I feel so weak.. But this song helps me to keep up my faith that someday I will be abel to say NO



but i let u | Reviewer: WillZ | 4/12/08

im in this relationship, or well i think it used to be one. anyhow, this song sets everything he has ever done to me. He curse, yell, call me out my name, ignore me and i still have been sticking around because i think i love him. but i do love him. i just dont understand how love in return feels this way. i guess on his half it aint love. i heard this song and mannn i wanted to cry but i promised myself to not do so anymore. i cant keep sticking around for a love i know will never be more than what it is. i know when i leave him, he'll regret everything he has ever said and done to me. and i cant blame him too much cuz i let him do it. im just over it now... i cant be that girl he so used to crushing. THANKS INDIA. this song, woke me up!!!



foolish | Reviewer: Anonymous | 3/24/08

all I could say is that I hate him for making me become a fool...it wasnt my fault I was lead on to something that maybe wasnt even there...now I cry over something that most likely was never really mines.



Clarity... | Reviewer: Tamara | 1/22/08

It's funny because I'm going through some relationship problems at the moment...and this song describes exactly how I feel at this time. I was trying to find a way to explain how I was feeling, but I had so many emotions running through me that I wasn't even exactly sure how I was feeling!! But now, after hearing this song, I have finally found some clarity...Thank you, India Arie!!! lol



Fool... | Reviewer: ***H | 1/14/08

I am a fool.... The first man I was in love with was supposed to be my last. 6 years with the same man and he left me for someone else. I do feel like a fool. We were engaged in December 2007 and he walked out in May 2007. He walked out to another woman, and I didn't believe it at first. He lied plenty of times, saying he was moving out for a bit to think, and soon we would live in the larger apartment together. So I believed him, and when he told me to pack up my things i DID. This was a Saturday, he told me on Monday he was with someone new. I am a fool for believing in him, for loving him, for never being able to forget him, not even to this day, 8 months later.

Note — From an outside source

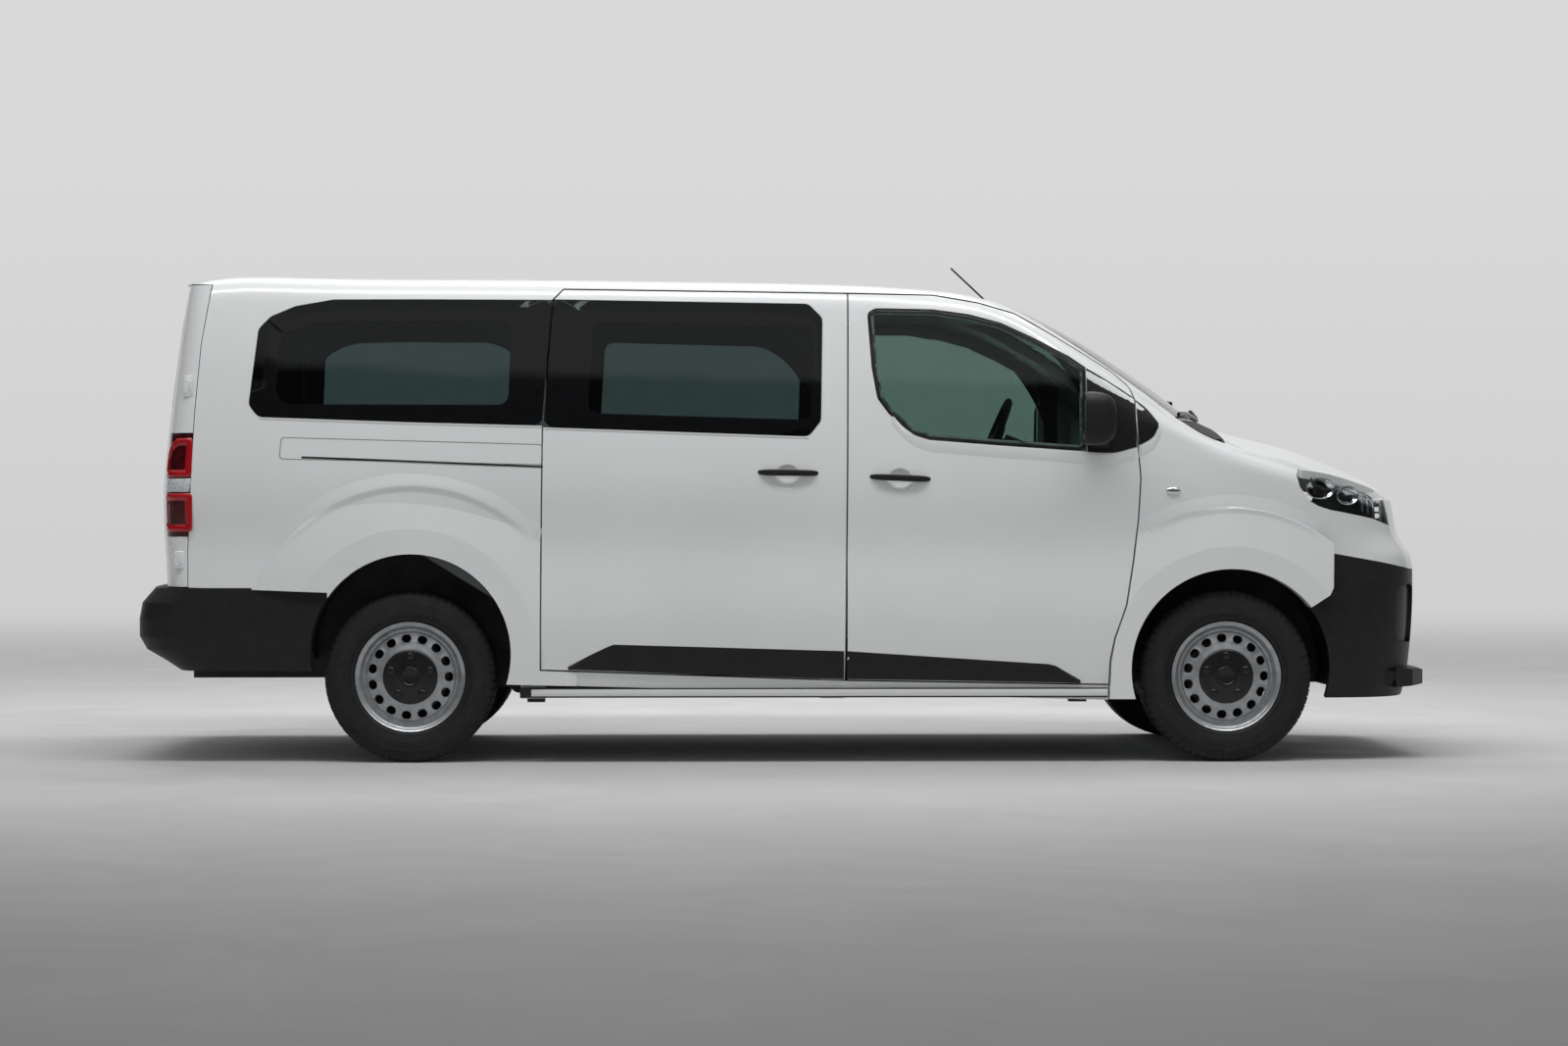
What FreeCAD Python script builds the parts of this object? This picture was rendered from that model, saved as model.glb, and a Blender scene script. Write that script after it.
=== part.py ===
import FreeCAD, Part
import math
import os

V = FreeCAD.Vector

# Minibus, 1:1 in millimetres. +X forward, +Y left, +Z up, ground at z = 0,
# origin at mid length. The right-hand side lies at -Y; left-hand pieces are mirrored.

# Overall driving dimensions
LENGTH = 5309.0
BODY_WIDTH = 1920.0
WHEELBASE = 3275.0
FRONT_OVERHANG = 881.0
FRONT_TRACK = 1627.0
REAR_TRACK = 1600.0

# Wheels and tyres
TYRE_DIAMETER = 686.0
TYRE_WIDTH = 215.0
RIM_FLANGE_DIAMETER = 441.0
RIM_HOLES = 15
FRONT_ARCH_RADIUS = 405.0
REAR_ARCH_RADIUS = 400.0
HOUSING_SHEET = 5.0
STEER_ROOM = 81.0
TYRE_SIDES = 60
FLARE_RISE = 22.0

# Sheet and panel sizes
PANEL = 44.0
SEAM = 6.0
GLASS = 6.0
FLOOR_TOP = 440.0
FLOOR_SHEET = 30.0
ROOF_HALF = 700.0

# Shape of the body sides, roof and ends
TUMBLEHOME = 142.0
SILL_TUCK = 32.0
SIDE_HOLLOW = 20.0
SCREEN_BOW = 170.0
NOSE_BOW = 115.0
TAIL_BOW = 60.0
ROOF_CROWN = 26.0
SHOULDER = 95.0
WINDOW_CORNER = 40.0
WINDOW_LIP = 24.0
BUMPER_WALL = 26.0
HANDLE_DISH_RADIUS = 50.0
HANDLE_DISH_DEPTH = 15.0

# Moving pieces
KINGPIN_Y = 745.0
STEERING_WHEEL_DIAMETER = 380.0
TOWBAR_BOLT_Y = 600.0
TOWBAR_BOLT_RADIUS = 6.5
DOOR_BEVEL_DEGREES = 12.0
STEERING_TILT_DEGREES = 22.0

FRONT_AXLE = LENGTH / 2.0 - FRONT_OVERHANG
REAR_AXLE = FRONT_AXLE - WHEELBASE
FRONT_END = LENGTH / 2.0
REAR_END = -LENGTH / 2.0
HALF = BODY_WIDTH / 2.0
WHEEL_Z = TYRE_DIAMETER / 2.0


def ahead(points):
    return [(FRONT_AXLE + x, z) for x, z in points]


def behind(points):
    return [(REAR_AXLE + x, z) for x, z in points]


# Centre line of roof, windscreen and bonnet, heights from the ground
CENTRE_LINE = behind([(-1058, 1860), (-998, 1897), (-938, 1927), (-878, 1950), (-798, 1963),
                      (-398, 1966), (302, 1960)]) + ahead([(-2172, 1952), (-1530, 1940), (-1162, 1922),
                                                           (-1004, 1908), (-894, 1888), (-792, 1858),
                                                           (-650, 1796), (-462, 1690), (-274, 1565),
                                                           (-156, 1484), (-44, 1400), (26, 1362),
                                                           (106, 1338), (182, 1318), (302, 1288),
                                                           (386, 1264), (546, 1203), (642, 1162),
                                                           (726, 1118), (806, 1060), (886, 980)])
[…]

fool's fool | Reviewer: Anonymous | 1/15/08

Who is it that made a fool of me I ask. Yeah I wouldlove to blame him but I allowed it to hapen and saw what I was getting into so I made a fool of myself even though he made promises I chose to believe and jumped into a big mess. Now tears fall as i read those lyrics and they are true but I can;t blame him alone...



i feel lik such a fool... | Reviewer: sarah | 11/24/07

I dont kno where it went wrong but i did. And i just dontunderstand i kno wat i was feelin and i kno wat he was feelin it was real....im sure of it...so wat happened???? i love him still but he wit her......only a week afta me

such a fool



It could be worse | Reviewer: Anonymous | 11/15/07

You know, I've been made a fool of, but I know that it could be worse- reading all these comments makes me realize that everyone feels the pain of a broken heart- but, if you let go of the man who made a fool of you- you at least get your respect back. I love India.



i love this song! | Reviewer: Anonymous | 11/6/07

This song just takes the words from my heart. It's so painfully embarassing to be hurt and vulnerable infront of everyone. I think the worst is when the person who hurt you is jerking you around and just won't let you get on with your life. To me, that's what this song is really about....not being allowed-either by the person who broke your heart, or yourself- to let go and get on with your life.